Focused, industrious and bellicose, dwarves are a relatively numerous race, held in check by the natural confines of their underground living environment and their specious reproductive capabilities. Renowned smiths, relentless bargainers and inured drinkers of spirits, they slowly and diligently carve out their mountain holdfasts one pickstroke at a time, feverishly driven by a hunger rarely sated, for gold, for gemstones, for precious metals. Their interests rarely conflicting with those of men, as they are loath to brave the open sky and even less the rollingly chaotic expanses of large bodies of water.

Alignment: Lawful

Typical adventuring age : 30 + 2d10 years

Height: 4’ + 2d4” *

Weight: 125 lb. + (* x 2d6) lb.

Size: Medium (d8 hitpoints)

Speed: 25’

Ability score adjusments: +2 to Constitution, +1 to Strength

Prime attribute: Constitution

Nadir attribute: Dexterity

Special abilities:

- Darkvision 60’

- Worn armour does not impact a dwarf's encumbrance.

- Resistant to poison damage and at Advantage on saves against being poisoned.

- Dwarven combat training: proficiency with battleaxe, handaxe, throwing axe, warhammer, light and medium armour.

- Stonecunning: mastery on all Intelligence or Wisdom checks related to mines, tunnels or stonework.



Elves

Dwindling in number, slow to mature and fiercely isolationist. The fair folk dwell in the fae-touched places, within deep woods and upon tall mountain spires, completely unsoiled by man or civilization, avoiding contact with the outside world. Their hedonistic, unknowable ways coupled with the hauteur of the gifted shaping a civilization with a siege mentality, as elven presence is encroached upon on all fronts by the multitude of lesser spawn of the gods, which has these self-styled exemplars of creation marked for doom. An ancient rift has further split their number onto two distinct lineages, the grey elves, who took for theirs the rigid demeanour of the mountains they settled, and the wild elves, fierce and unpredictable as the shooting growths of the verdant primeval forests they inhabit.

Alignment: Lawful (grey) or Chaotic (wild)

Typical adventuring age: 40 + 2d20 years

Height: 4’6” + 2d10” *

Weight: 95 lb. + (* x 2d4) lb.

Size: Medium (d8 hitpoints)

Speed: 35’

Ability score adjusments: +2 to Dexterity, +1 to Intelligence.

Prime attribute: Dexterity

Nadir attribute: Constitution

Special abilities:

- Low-light vision 60’ (dim light counts as bright)

- Keen senses: proficient in the Perception skill.

- Fey ancestry: Advantage against charm, sleep and paralysis magic.

- Elven weapon training: proficiency with the longsword, shortsword, shortbow, and longbow.

- May innately cast a level 0 spell once per day (randomly determined at chargen).

- Can attempt to hide when lightly obscured by foliage, heavy rain, falling snow, mist, and other natural phenomena.


Gnomes

Gnomes are the scarcest of demihumans.

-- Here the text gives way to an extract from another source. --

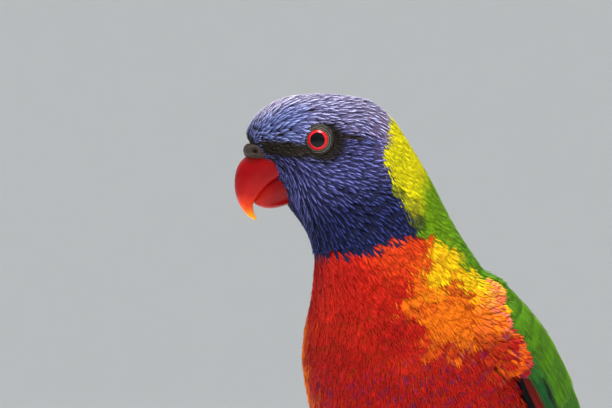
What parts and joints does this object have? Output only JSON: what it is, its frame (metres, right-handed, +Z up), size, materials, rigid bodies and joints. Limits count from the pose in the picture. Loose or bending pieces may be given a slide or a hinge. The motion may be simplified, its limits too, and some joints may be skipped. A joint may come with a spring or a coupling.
{
  "type": "perched parrot display model",
  "caption": "Life-size still model of a rainbow lorikeet with folded wings, gripping a cut branch held by rods on a flat wooden base.",
  "frame": {"origin": "centre of the stand's underside, which is the bottom centre of the bounding box", "axes": "+Z up, the bird's body faces -Y and its left side is +X"},
  "size_m": [0.112, 0.158, 0.2736],
  "materials": {
    "head_feathers": "fine violet-blue feathers with pale shaft streaks",
    "neck_feathers": "soft feathers, dark blue at the throat, lime yellow on the nape and green behind",
    "body_feathers": "soft overlapping feathers, red to orange breast, dark blue belly, green back",
    "wing_tail_feathers": "smooth green flight feathers and coverts",
    "thigh_feathers": "short soft feathers, green and yellow",
    "cere_skin": "bare brown-grey skin",
    "bill": "polished red horn, orange to yellow at the tip",
    "eye": "wet red iris round a black pupil",
    "foot_skin": "grey scaled skin",
    "claw": "satin dark horn",
    "bark": "rough grey-brown bark with pale cut ends",
    "stand_wood": "oiled plain board",
    "stand_metal": "satin rod"
  },
  "bodies": {
    "root": {"head": "head_feathers", "neck": "neck_feathers", "torso": "body_feathers", "tail": "wing_tail_feathers", "cere": "cere_skin", "bill_upper": "bill", "bill_lower": "bill", "eye_left": "eye", "eye_right": "eye", "wing_left": "wing_tail_feathers", "wing_right": "wing_tail_feathers", "thigh_left": "thigh_feathers", "thigh_right": "thigh_feathers", "foot_left": "foot_skin", "foot_right": "foot_skin", "claw_left_inner_front": "claw", "claw_left_outer_front": "claw", "claw_left_inner_back": "claw", "claw_left_outer_back": "claw", "claw_right_inner_front": "claw", "claw_right_outer_front": "claw", "claw_right_inner_back": "claw", "claw_right_outer_back": "claw", "perch": "bark", "stand_base": "stand_wood", "stand_rod_left": "stand_metal", "stand_rod_right": "stand_metal"}
  },
  "joints": []
}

Possessed of a nature verging on the utterly magical, touched by but a few aspects of the human condition. They form communities in a loose sense of the word, with kiths of a handful of individuals living in symbiotic proximity with both mankind and other worldly animals. They are strongly associated with places of dwelling, abandoned or otherwise, often lairing unseen amid the beams and nooks of the homes of unwitting benefactors with whom they share living arrangements, struck in indirect and haltingly ritualized fashion, but otherwise having few dealings with its prosaic inhabitants, while being attracted to the innocent and impressionable, drawn by their sense of wonder.

Alignment: Chaotic

Age: 30 + 2d12 years

Height: 2’11” + 2d4” *

Weight: 35 lb. + (*) lb.

Size: Small (d6 hitpoints)

Speed: 25’

Ability score adjusments: +2 to Intelligence, +1 to Dexterity.

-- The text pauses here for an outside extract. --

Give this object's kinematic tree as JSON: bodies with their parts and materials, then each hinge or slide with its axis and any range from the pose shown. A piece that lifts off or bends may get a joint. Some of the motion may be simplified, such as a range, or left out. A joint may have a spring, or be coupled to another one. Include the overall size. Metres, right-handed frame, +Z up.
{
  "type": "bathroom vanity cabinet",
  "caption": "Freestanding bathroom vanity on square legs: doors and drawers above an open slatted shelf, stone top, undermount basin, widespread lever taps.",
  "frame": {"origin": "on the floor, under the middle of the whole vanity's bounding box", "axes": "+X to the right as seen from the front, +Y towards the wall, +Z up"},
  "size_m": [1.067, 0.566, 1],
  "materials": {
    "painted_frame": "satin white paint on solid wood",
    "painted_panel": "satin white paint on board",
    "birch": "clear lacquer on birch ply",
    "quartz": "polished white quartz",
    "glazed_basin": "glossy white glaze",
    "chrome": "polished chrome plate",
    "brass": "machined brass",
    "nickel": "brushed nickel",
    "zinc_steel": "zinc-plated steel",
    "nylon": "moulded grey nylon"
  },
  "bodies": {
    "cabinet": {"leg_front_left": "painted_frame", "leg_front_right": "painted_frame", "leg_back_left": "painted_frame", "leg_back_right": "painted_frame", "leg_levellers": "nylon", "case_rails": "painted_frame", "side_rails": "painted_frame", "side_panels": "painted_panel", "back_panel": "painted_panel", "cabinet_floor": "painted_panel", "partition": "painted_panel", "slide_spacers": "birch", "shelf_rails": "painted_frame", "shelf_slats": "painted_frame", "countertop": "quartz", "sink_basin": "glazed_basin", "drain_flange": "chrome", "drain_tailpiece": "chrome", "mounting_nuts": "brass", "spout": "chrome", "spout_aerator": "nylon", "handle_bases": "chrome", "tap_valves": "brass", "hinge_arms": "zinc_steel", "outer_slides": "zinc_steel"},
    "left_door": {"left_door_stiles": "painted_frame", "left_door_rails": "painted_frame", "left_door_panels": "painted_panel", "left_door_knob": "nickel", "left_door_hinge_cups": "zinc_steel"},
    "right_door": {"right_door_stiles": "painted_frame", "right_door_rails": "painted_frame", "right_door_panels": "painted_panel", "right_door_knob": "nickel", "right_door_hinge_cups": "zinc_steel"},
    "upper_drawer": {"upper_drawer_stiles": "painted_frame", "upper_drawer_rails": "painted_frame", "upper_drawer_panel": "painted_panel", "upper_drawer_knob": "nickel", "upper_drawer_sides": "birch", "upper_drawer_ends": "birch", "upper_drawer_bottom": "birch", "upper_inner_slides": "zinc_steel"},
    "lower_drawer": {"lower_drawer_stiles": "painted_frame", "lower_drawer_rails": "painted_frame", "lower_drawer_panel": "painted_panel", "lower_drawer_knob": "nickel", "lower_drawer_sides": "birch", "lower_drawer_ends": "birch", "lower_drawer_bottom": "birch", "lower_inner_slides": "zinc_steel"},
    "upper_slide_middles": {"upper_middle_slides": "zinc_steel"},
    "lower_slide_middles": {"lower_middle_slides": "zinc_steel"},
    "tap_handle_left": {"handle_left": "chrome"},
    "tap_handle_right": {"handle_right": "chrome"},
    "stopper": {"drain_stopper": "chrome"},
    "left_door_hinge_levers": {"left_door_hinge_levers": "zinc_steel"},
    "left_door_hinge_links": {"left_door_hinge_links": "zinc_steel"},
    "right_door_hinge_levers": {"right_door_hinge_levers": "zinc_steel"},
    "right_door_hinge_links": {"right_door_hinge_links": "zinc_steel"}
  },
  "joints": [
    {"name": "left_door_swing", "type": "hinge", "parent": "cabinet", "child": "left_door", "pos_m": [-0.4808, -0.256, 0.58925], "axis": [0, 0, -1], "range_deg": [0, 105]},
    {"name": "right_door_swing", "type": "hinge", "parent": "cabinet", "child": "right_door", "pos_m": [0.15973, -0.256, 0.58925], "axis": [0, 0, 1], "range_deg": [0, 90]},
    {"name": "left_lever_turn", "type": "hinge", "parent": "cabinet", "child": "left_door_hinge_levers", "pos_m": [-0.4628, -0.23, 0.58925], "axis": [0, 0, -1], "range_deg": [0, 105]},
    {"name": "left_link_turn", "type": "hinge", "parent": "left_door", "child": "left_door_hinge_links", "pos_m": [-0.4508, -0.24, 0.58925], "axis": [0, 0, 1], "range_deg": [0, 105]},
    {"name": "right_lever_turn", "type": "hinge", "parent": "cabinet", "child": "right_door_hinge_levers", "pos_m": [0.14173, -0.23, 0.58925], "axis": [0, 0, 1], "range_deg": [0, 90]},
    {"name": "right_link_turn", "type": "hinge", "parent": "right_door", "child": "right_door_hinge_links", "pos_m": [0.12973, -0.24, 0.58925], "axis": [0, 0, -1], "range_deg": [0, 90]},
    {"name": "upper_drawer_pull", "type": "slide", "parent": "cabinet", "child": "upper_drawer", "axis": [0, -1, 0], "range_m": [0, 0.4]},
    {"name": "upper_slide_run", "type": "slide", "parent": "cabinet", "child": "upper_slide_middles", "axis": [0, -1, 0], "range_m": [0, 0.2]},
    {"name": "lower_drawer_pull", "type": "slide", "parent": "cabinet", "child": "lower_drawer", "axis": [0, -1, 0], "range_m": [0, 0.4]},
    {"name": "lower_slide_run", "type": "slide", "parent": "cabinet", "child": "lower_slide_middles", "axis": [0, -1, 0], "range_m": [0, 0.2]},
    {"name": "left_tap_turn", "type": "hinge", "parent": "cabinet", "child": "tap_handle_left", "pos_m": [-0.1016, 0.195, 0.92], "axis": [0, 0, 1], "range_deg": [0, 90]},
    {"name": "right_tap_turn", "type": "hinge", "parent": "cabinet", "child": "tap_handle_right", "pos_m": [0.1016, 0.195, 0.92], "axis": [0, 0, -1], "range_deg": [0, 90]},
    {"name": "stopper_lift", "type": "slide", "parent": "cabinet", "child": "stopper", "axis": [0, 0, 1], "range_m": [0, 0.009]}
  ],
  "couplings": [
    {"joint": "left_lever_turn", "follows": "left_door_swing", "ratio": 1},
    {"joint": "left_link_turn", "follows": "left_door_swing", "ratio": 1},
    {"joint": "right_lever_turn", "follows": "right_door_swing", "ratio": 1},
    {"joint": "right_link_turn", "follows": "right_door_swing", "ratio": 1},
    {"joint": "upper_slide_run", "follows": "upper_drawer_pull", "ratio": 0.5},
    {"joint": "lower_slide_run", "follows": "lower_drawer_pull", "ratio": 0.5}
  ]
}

Prime attribute: Intelligence

Nadir attribute: Strength

Special abilities:

- Darkvision 30’

- Advantage on all mental saving throws against magic.

- May innately cast Minor Illusion once per day.

- Can become invisible for a few minutes once per day (Effect lasts until a "1" is rolled on the proficiency die, checked once per minute, concentration required).

- Through sounds and gestures, can communicate simple ideas with Small or smaller beasts.